> **Exercise goal**: Tally the lines of the listing that contain the word "handed", then give the total and nothing else.

> **Given records**:
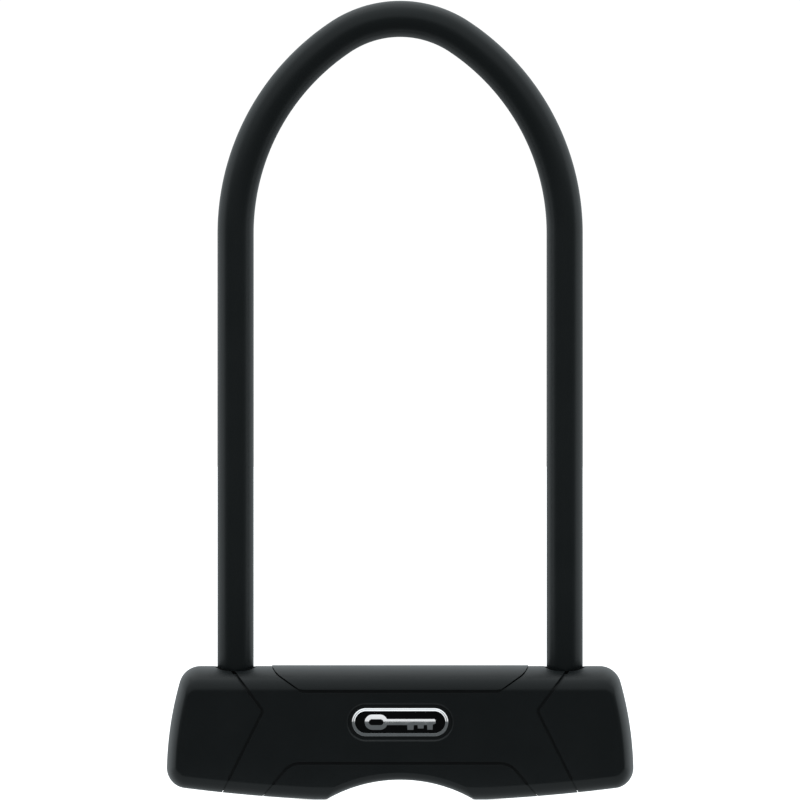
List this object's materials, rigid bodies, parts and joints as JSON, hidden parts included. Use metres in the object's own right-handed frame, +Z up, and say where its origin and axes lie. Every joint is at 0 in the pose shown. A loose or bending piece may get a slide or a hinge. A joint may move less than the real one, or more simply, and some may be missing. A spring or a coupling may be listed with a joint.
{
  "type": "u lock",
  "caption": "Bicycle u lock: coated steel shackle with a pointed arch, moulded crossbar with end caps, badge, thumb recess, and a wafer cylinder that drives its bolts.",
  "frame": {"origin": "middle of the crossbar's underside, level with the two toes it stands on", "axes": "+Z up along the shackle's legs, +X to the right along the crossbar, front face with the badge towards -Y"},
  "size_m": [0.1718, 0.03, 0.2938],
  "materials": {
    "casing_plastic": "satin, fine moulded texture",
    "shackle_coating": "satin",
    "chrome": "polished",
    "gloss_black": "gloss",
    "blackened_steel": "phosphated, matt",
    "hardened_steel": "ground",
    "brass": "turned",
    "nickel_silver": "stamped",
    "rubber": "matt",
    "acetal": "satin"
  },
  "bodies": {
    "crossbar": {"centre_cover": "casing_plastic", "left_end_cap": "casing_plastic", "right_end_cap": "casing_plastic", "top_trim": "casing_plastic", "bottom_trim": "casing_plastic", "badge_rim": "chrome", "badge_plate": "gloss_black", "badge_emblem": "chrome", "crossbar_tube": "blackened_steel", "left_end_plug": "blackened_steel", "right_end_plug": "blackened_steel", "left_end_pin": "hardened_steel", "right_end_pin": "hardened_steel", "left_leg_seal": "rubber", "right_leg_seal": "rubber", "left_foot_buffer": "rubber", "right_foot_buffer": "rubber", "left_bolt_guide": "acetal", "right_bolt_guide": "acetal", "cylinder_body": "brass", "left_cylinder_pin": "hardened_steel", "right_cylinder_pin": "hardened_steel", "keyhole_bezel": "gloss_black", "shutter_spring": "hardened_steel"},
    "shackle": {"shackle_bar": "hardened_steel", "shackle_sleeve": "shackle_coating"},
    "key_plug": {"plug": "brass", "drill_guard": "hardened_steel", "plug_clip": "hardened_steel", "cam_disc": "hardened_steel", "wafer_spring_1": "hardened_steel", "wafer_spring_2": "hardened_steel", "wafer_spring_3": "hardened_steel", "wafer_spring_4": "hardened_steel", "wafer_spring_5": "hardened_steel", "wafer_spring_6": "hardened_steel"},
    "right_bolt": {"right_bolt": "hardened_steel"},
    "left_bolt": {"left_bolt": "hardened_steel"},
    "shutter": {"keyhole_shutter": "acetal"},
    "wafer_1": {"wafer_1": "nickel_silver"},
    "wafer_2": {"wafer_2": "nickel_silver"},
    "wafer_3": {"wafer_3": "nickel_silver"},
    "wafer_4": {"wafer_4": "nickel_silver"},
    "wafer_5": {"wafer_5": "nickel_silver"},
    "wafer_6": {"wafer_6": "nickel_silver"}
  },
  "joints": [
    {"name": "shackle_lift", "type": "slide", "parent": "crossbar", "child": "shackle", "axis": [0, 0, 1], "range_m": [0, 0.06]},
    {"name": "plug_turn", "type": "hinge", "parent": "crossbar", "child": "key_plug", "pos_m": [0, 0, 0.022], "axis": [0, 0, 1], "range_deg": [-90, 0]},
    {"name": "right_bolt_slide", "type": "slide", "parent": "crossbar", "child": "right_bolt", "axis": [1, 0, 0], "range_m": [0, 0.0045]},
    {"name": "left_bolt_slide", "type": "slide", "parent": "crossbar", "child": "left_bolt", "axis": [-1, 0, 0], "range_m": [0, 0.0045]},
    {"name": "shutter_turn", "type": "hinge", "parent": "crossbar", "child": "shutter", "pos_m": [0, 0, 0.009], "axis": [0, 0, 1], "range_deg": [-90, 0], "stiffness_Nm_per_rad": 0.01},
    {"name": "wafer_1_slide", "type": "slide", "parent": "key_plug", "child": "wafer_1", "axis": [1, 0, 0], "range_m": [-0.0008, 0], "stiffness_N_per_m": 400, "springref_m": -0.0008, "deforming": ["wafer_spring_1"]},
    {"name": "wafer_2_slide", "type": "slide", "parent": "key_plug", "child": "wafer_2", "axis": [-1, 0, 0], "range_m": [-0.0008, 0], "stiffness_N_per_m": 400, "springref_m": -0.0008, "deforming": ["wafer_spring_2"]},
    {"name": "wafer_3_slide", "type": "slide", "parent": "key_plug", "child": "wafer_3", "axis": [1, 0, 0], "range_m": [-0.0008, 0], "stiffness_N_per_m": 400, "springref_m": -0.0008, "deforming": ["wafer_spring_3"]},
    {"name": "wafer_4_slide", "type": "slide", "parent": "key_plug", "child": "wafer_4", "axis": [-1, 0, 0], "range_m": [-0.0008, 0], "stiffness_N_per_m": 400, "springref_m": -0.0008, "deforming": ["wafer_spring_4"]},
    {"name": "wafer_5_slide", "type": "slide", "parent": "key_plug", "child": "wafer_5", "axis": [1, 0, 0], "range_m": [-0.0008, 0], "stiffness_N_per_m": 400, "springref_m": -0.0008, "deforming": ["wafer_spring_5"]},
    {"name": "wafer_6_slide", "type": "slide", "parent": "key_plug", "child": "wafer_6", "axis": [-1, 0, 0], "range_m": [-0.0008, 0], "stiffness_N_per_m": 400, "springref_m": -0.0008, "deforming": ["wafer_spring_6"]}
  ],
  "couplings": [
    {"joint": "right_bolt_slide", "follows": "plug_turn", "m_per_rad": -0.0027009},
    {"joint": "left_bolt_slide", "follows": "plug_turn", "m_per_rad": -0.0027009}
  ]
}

==

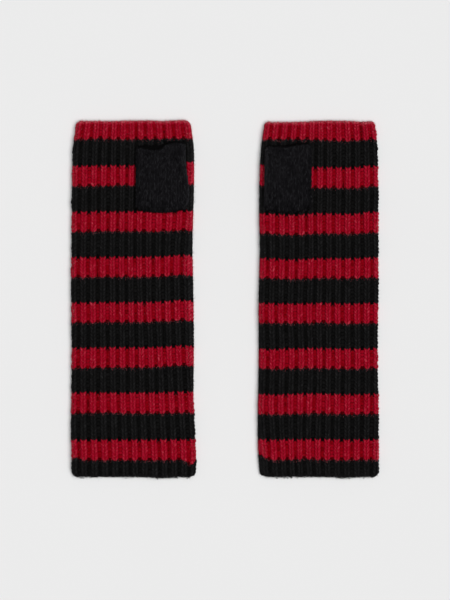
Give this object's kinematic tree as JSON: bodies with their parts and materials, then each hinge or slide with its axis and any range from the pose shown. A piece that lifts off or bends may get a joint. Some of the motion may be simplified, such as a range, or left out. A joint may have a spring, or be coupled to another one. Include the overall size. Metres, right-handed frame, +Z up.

> **The result**: 2